6 The Prayer in Revelation
In Revelation chapters 4 and 5, John was given a vision of a Lamb who took a scroll from the right hand of the Majesty on the throne in heaven. Then those who had been worshipping the Majesty fell down before the Lamb and worshipped him as well. They sang prayer songs to him, and ascribed the same power and honour and glory to the Lamb as to the Majesty on the throne.

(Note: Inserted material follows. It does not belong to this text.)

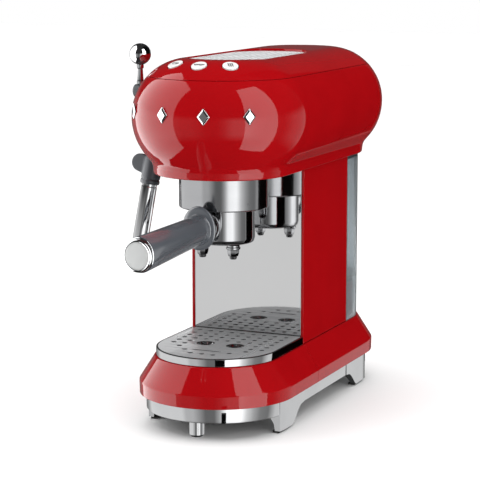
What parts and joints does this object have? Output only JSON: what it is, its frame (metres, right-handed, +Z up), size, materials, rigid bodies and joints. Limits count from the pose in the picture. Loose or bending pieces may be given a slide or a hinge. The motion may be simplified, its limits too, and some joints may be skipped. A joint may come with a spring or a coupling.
{
  "type": "espresso machine",
  "caption": "Retro pump espresso machine: long rounded head on a narrow column, round-ended base with drip tray, filter holder, steam wand and rear water tank.",
  "frame": {"origin": "on the resting surface, under the middle of the whole object's footprint", "axes": "+X to the right seen from the user, +Y from the user towards the water tank, +Z up"},
  "size_m": [0.1696, 0.4001, 0.3129],
  "materials": {
    "red_paint": "high gloss enamel",
    "chrome": "polished",
    "brushed_steel": "brushed",
    "mirror_steel": "mirror polished",
    "grey_plastic": "satin",
    "black_plastic": "matt",
    "black_rubber": "matt",
    "clear_plastic": "clear",
    "button_silver": "satin white",
    "aluminium": "cast",
    "brass": "machined",
    "circuit_board": "lacquered",
    "hose": "satin"
  },
  "bodies": {
    "machine": {"base_front_cover": "red_paint", "base_rear_cover": "red_paint", "column_cover": "red_paint", "head_shell": "red_paint", "top_cover": "red_paint", "tank_dock": "red_paint", "plinth_frame": "chrome", "front_foot": "chrome", "steam_socket": "chrome", "cup_warmer_plate": "brushed_steel", "group_collar": "brushed_steel", "shower_screen": "brushed_steel", "shower_screw": "brushed_steel", "steam_pipe": "brushed_steel", "splash_panel": "mirror_steel", "rear_wall": "grey_plastic", "base_plate": "black_plastic", "head_floor": "black_plastic", "switch_frame": "black_plastic", "cable_gland": "black_plastic", "leg_pad_front_left": "black_rubber", "leg_pad_front_right": "black_rubber", "leg_pad_rear_left": "black_rubber", "leg_pad_rear_right": "black_rubber", "tank_dock_seal": "black_rubber", "group_gasket": "black_rubber", "pump_mount": "black_rubber", "thermoblock": "aluminium", "pump": "aluminium", "steam_valve": "brass", "control_board": "circuit_board", "button_board": "circuit_board", "suction_hose": "hose", "pressure_hose": "hose"},
    "portafilter": {"portafilter_body": "chrome", "filter_basket": "brushed_steel", "spout_left": "chrome", "spout_right": "chrome", "spout_tip_left": "black_rubber", "spout_tip_right": "black_rubber", "handle_ferrule": "chrome", "handle_grip": "grey_plastic", "handle_cap": "chrome"},
    "steam_lever": {"lever_hub": "chrome", "lever_stem": "chrome", "lever_ball": "chrome"},
    "wand_swivel": {"wand_ball": "chrome"},
    "steam_wand": {"wand_grip": "grey_plastic", "wand_tube": "chrome", "wand_nozzle": "chrome"},
    "button_left": {"button_left": "button_silver"},
    "button_middle": {"button_middle": "button_silver"},
    "button_right": {"button_right": "button_silver"},
    "drip_pan": {"drip_pan": "black_plastic"},
    "drip_grate": {"drip_grate": "brushed_steel"},
    "water_tank": {"tank_body": "clear_plastic", "tank_lid": "grey_plastic", "tank_valve": "black_plastic"},
    "power_switch": {"power_switch": "black_plastic"}
  },
  "joints": [
    {"name": "portafilter_turn", "type": "hinge", "parent": "machine", "child": "portafilter", "pos_m": [0.0103, -0.0402, 0.1818], "axis": [0, 0, 1], "range_deg": [0, 55]},
    {"name": "steam_lever_turn", "type": "hinge", "parent": "machine", "child": "steam_lever", "pos_m": [-0.0757, -0.0209, 0.2728], "axis": [1, 0, 0], "range_deg": [0, 85]},
    {"name": "wand_swivel", "type": "hinge", "parent": "machine", "child": "wand_swivel", "pos_m": [-0.058, -0.0334, 0.2151], "axis": [0, 0, 1], "range_deg": [-20, 20]},
    {"name": "wand_swing", "type": "hinge", "parent": "wand_swivel", "child": "steam_wand", "pos_m": [-0.058, -0.0334, 0.2151], "axis": [0, 1, 0], "range_deg": [0, 20]},
    {"name": "button_left_press", "type": "slide", "parent": "machine", "child": "button_left", "axis": [0.2064, 0.3303, -0.921], "range_m": [0, 0.0012], "stiffness_N_per_m": 400},
    {"name": "button_middle_press", "type": "slide", "parent": "machine", "child": "button_middle", "axis": [0, 0.3895, -0.921], "range_m": [0, 0.0012], "stiffness_N_per_m": 400},
    {"name": "button_right_press", "type": "slide", "parent": "machine", "child": "button_right", "axis": [-0.2064, 0.3303, -0.921], "range_m": [0, 0.0012], "stiffness_N_per_m": 400},
    {"name": "drip_pan_lift", "type": "slide", "parent": "machine", "child": "drip_pan", "axis": [0, 0, 1], "range_m": [0, 0.03]},
    {"name": "drip_grate_lift", "type": "slide", "parent": "drip_pan", "child": "drip_grate", "axis": [0, 0, 1], "range_m": [0, 0.025]},
    {"name": "water_tank_slide", "type": "slide", "parent": "machine", "child": "water_tank", "axis": [0, 1, 0], "range_m": [0, 0.08]},
    {"name": "power_switch_rock", "type": "hinge", "parent": "machine", "child": "power_switch", "pos_m": [-0.0418, 0.0811, 0.0978], "axis": [0, -1, 0], "range_deg": [0, 14]}
  ]
}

Each worshipper had a harp and golden bowls full of incense which, we are told, "are the prayers of the saints". The golden bowls were brought before the Lamb just as they had been brought before the Majesty on the throne. Not a single prayer in those golden bowls was wrongly brought before the Lamb. This shows that the prayers of Christians can be brought to the Lamb who is Jesus Christ the Son of God, our Saviour and High Priest.
7 The Prayer in Hebrews
Hebrews 1:8-9 is quoted from Psalm 45:6-7. This is a prayer to Christ in ancient scripture. The Hebrew writer quotes it as the heavenly Father speaking to his Son. That is correct because the prayer is scripture and scripture is the word of God. Nevertheless the prayer, although inspired by God, was penned by a human being as a prayer to Christ.
Now imagine you repeated that prayer and said, “Your throne O God is forever and ever”. Would you add a disclaimer, “I say this not to Christ, but to the Father only”? The statement is true of both the Father and the Son, so why can you not say it to the Son as in fact the original author did?
If you can say that to Jesus the Son, why can't you say other things to him? Take for example the little prayer at the very end of the Bible, "Even so, come Lord Jesus" (Revelation 22:20). If you repeated that prayer, who would you be speaking to? The Lord Jesus of course. Would it not be strange if the Father, who shares his throne and divinity with Jesus, would not share the hearing of this litte prayer?